We have previously held that a “no-knock” search is authorized when a confidential informant tells a law enforcement officer that there are automatic weapons in the house to be searched.15  Here, we find that the confidential informant's statement that Cochran carried firearms and “will not go down without a fight” was sufficient to create a reasonable belief that officers could be harmed if they announced their presence when executing the search warrant.   Thus, the magistrate was authorized to issue a “no-knock” warrant, and this does not provide an alternative basis for granting Cochran's motion to suppress.

Judgment reversed.


1.   See Burke v.
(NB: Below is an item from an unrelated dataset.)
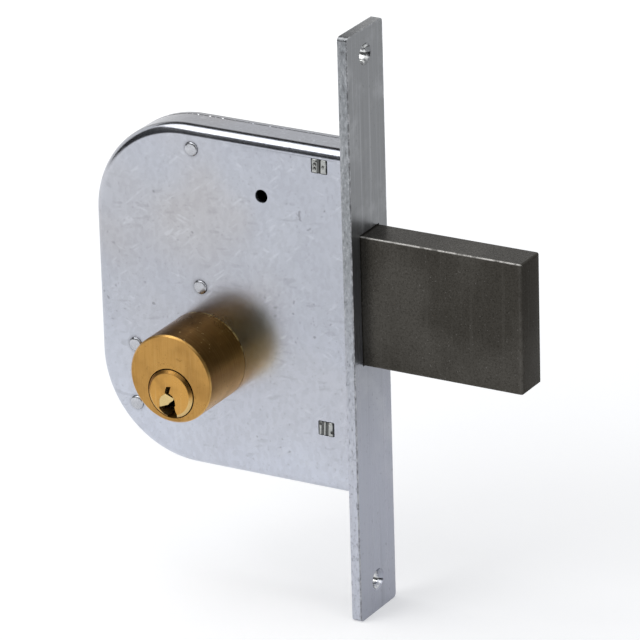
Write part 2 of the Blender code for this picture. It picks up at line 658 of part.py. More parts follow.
def make_idler(steel):
    pivot = (idler_x, 0.0, idler_z)
    bm = bmesh.new()
    add_prism(bm, gear_outline(idler_x, idler_z, IDLER_TEETH, math.pi / 2), gear_y0, gear_y1)
    wheel = solid("idler_gear", bm, steel, pivot, smooth=False)

    def bore(cut):
        add_prism(cut, circle(idler_x, idler_z, STUD_R + RUN, 24), gear_y0 - 1 * MM, gear_y1 + 1 * MM)

    combine(wheel, "DIFFERENCE", cutter("idler_bore", bore))

    reach = half_case + STAKE_PROUD
    collar = half_case - SHEET - FIT
    nose = gear_y0 - 1.6 * MM
    groove = STUD_R - 0.7 * MM
    profile = [(0.0, nose), (STUD_R - 0.3 * MM, nose), (STUD_R, nose + 0.3 * MM), (STUD_R, gear_y0 - 1.0 * MM),
               (groove, gear_y0 - 1.0 * MM), (groove, gear_y0 - 0.3 * MM), (STUD_R, gear_y0 - 0.3 * MM),
               (STUD_R, gear_y1 + GAP), (STUD_R + 2.0 * MM, gear_y1 + GAP), (STUD_R + 2.0 * MM, collar),
               (STAKE_R, collar), (STAKE_R, reach - 0.3 * MM), (STAKE_R - 0.3 * MM, reach), (0.0, reach)]
    solid("idler_stud", add_turned(bmesh.new(), profile, idler_x, idler_z, steps=24), steel)

    ring = bmesh.new()
    inner, outer = groove + FIT, STUD_R + 1.6 * MM
    arc = [math.radians(-60 + 300 * k / 20) for k in range(21)]
    add_prism(ring, [(idler_x + outer * math.cos(a), idler_z + outer * math.sin(a)) for a in arc]
              + [(idler_x + inner * math.cos(a), idler_z + inner * math.sin(a)) for a in reversed(arc)],
              gear_y0 - 0.9 * MM, gear_y0 - 0.4 * MM)
    solid("idler_ring", ring, steel, smooth=False)


def make_brake_spring(spring_steel):
    """A leaf hooked over the top post, its foot on the bolt's upper edge."""
    x, z = spring_post
    r = POST_R + FIT + LEAF_THICK / 2
    foot_x = case_open_x - BRACKET_REACH - 2 * LEAF_TOE
    foot_z = BOLT_TOP + FIT + LEAF_THICK / 2
    path = [(x + r * math.cos(math.radians(a)), z + r * math.sin(math.radians(a))) for a in range(250, 60, -15)]
    path += [(x + LEAF_KNEE, z - LEAF_TOE_RISE + r / 2), (foot_x - LEAF_KNEE, z - LEAF_DROP),
             (foot_x - LEAF_ELBOW, z - LEAF_ELBOW), (foot_x - LEAF_TOE * 0.75, foot_z + LEAF_TOE * 1.25),
             (foot_x, foot_z), (foot_x + LEAF_TOE, foot_z + LEAF_TOE_RISE)]
    left, right = [], []
    for k, (px, pz) in enumerate(path):
        a = Vector(path[max(k - 1, 0)])
        b = Vector(path[min(k + 1, len(path) - 1)])
        along = (b - a).normalized()
        side = Vector((-along.y, along.x)) * LEAF_THICK / 2
        left.append((px + side.x, pz + side.y))
        right.append((px - side.x, pz - side.y))
    bm = add_prism(bmesh.new(), left + right[::-1], -LEAF_WIDE / 2, LEAF_WIDE / 2)
    solid("brake_spring", bm, spring_steel)


def build():
    clear_scene()
    plated = finish("plated_face", (0.42, 0.43, 0.45), 0.38, 1.0)
    zinc = finish("zinc_sheet", (0.62, 0.64, 0.68), 0.36, 1.0)
    blackened = finish("blackened_steel", (0.075, 0.068, 0.06), 0.46, 0.7)
    brass = finish("brass", (0.66, 0.47, 0.19), 0.28, 1.0)
    steel = finish("bright_steel", (0.56, 0.57, 0.58), 0.32, 1.0)
    spring_steel = finish("spring_steel", (0.30, 0.31, 0.33), 0.30, 1.0)

    make_faceplate(plated)
    make_case(zinc)
    make_bolt(blackened)
    make_post("spring_post", spring_post, POST_R, steel)
    make_post("guide_post", guide_post, GUIDE_POST_R, steel)
    make_post("upper_back_post", upper_back_post, POST_R, steel)
    make_post("lower_back_post", lower_back_post, POST_R, steel)
    make_bracket("upper_bracket", BOLT_TOP + GAP, CASE_TOP - BEND_R - FIT, tenon_upper_z, steel)
    make_bracket("lower_bracket", tenon_lower_z - BRACKET_HEEL, BOLT_BOTTOM - GAP, tenon_lower_z, steel)
    make_cylinder(brass, steel)
    make_plug(brass, steel)
    make_pins(brass, steel, spring_steel)
    make_idler(steel)
    make_brake_spring(spring_steel)


build()
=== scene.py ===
import json
import math
import random

import bmesh
import bpy
from mathutils import Matrix, Vector


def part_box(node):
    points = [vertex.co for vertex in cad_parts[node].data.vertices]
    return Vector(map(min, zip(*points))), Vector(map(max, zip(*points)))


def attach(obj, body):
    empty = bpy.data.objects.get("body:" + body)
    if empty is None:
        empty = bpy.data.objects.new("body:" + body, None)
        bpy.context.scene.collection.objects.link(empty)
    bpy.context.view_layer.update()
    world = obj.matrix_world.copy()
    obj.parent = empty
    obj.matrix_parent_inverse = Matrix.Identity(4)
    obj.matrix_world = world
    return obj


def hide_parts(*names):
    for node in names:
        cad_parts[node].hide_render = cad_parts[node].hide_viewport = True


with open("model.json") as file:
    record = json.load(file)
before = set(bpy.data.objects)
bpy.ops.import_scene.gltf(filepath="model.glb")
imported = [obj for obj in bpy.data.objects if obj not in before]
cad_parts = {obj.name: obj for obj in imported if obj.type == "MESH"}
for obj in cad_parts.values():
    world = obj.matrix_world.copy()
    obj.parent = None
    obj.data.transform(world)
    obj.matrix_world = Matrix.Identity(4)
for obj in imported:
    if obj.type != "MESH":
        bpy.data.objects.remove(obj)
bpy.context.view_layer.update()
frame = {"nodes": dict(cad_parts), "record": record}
mm = 0.001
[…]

State, 265 Ga.App. 38, 592 S.E.2d 862 (2004).

2.   See Browner v. State, 265 Ga.App. 788, 789(1), 595 S.E.2d 610 (2004).

3.   (Punctuation omitted.)  Land v. State, 259 Ga.App. 860, 861(1), 578 S.E.2d 551 (2003).

4.   (Punctuation omitted.)  Lyons v. State, 258 Ga.App. 9, 11(1), 572 S.E.2d 632 (2002).

5.   (Punctuation omitted.)  Burke, supra at 39, 592 S.E.2d 862.

6.   State v. Griffin, 154 Ga.App. 361, 362, 268 S.E.2d 412 (1980).

7.   See Davis v. State, 129 Ga.App. 158, 159(1), 198 S.E.2d 913 (1973).

8.   See id.;  Shivers v. State, 258 Ga.App. 253, 258, 573 S.E.2d 494 (2002).

9.   See Browner, supra at 789-790(1), 595 S.E.2d 610;  State v. Thomas, 203 Ga.App. 623, 624-625, 417 S.E.2d 328 (1992).

10.   See Crow v. State, 267 Ga.App. 188, 190(2), 598 S.E.2d 824 (2004).

11.   See Thomas, supra at 625, 417 S.E.2d 328.

12.   See OCGA § 17-5-27.

13.   (Punctuation omitted.)  Adams v. State, 201 Ga.App. 12, 14(3), 410 S.E.2d 139 (1991).

14.   (Emphasis in original.)  Cook v. State, 255 Ga.App. 578, 579, 565 S.E.2d 896 (2002).

15.   See Hunter v. State, 198 Ga.App. 41, 44(2), 400 S.E.2d 641 (1990).

RUFFIN, Chief Judge.

JOHNSON, P.J., and BARNES, J., concur.